There appeared no significant effect of whether the participant was firstborn, lastborn, or likely to inherit property or not, although level of education was found to be one cause of the gender discrepancy in the patrilineal society. However, education statistically accounted for only one third of the gender difference, leaving an unaccounted difference of two thirds.
Moshe Hoffman and his team conclude that the difference must therefore be due to cultural differences. Suggestions as to what cultural differences result in this unbalance are speculative, "We can guess. Based on the existing literature we know things like... training, and relevant experience matter", also, "In the patrilineal society the women might believe they're worse at playing games, or doing simple tasks that require thinking, and that can certainly hinder their abilities. It's also possible [that] they have less experience doing things that exercise spatial abilities, such as playing sport."
In regards to our own society, women make up 50% of the population, but represent only 19% of the science and engineering workforce. Some have argued that spatial ability differences are the cause. So is our culture, rather than biology, causing this? "Where men and women are in many regards equal, while holding biology constant, the way people are treated plays a role, and that I would think would generalise to other societies just as well. Even here, by influencing the way people are treated, that could matter."

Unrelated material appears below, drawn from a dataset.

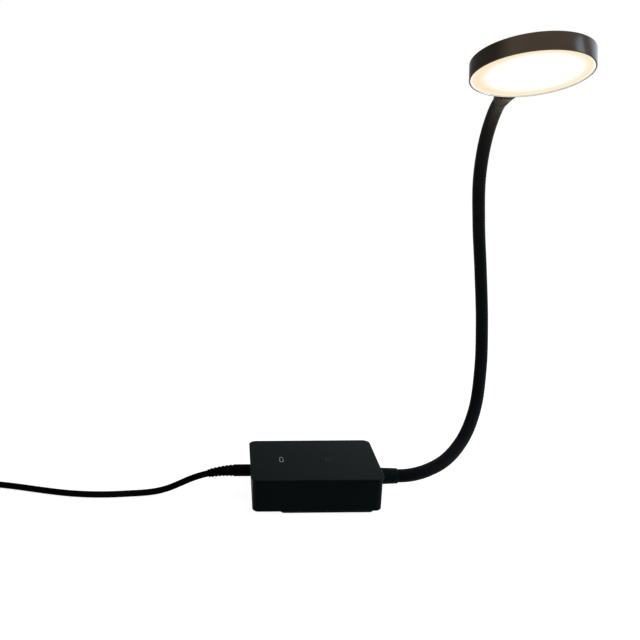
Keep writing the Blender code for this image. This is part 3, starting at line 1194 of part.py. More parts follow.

Click to hear Moshe Hoffman discuss the study
Comments
So in this one aspect,
So in this one aspect,
in a society favouring males, males come out on top,
and in a society favouring females, females end up equal to males.
So females at their best, end up equal to males at their worst.
It still seems females and males are different.
A tribe being matrilineal
A tribe being matrilineal doesn't mean only the women will fulfill roles that will develop their visuo-spatial abilities, contrary to patrilineal societies, in the Khasi tribe men and women are educated equally.
As the article states, likelihood to inherit property had no effect on visuospatial abilities, so framing it as "women in their best and men at their worst" is innaccurate.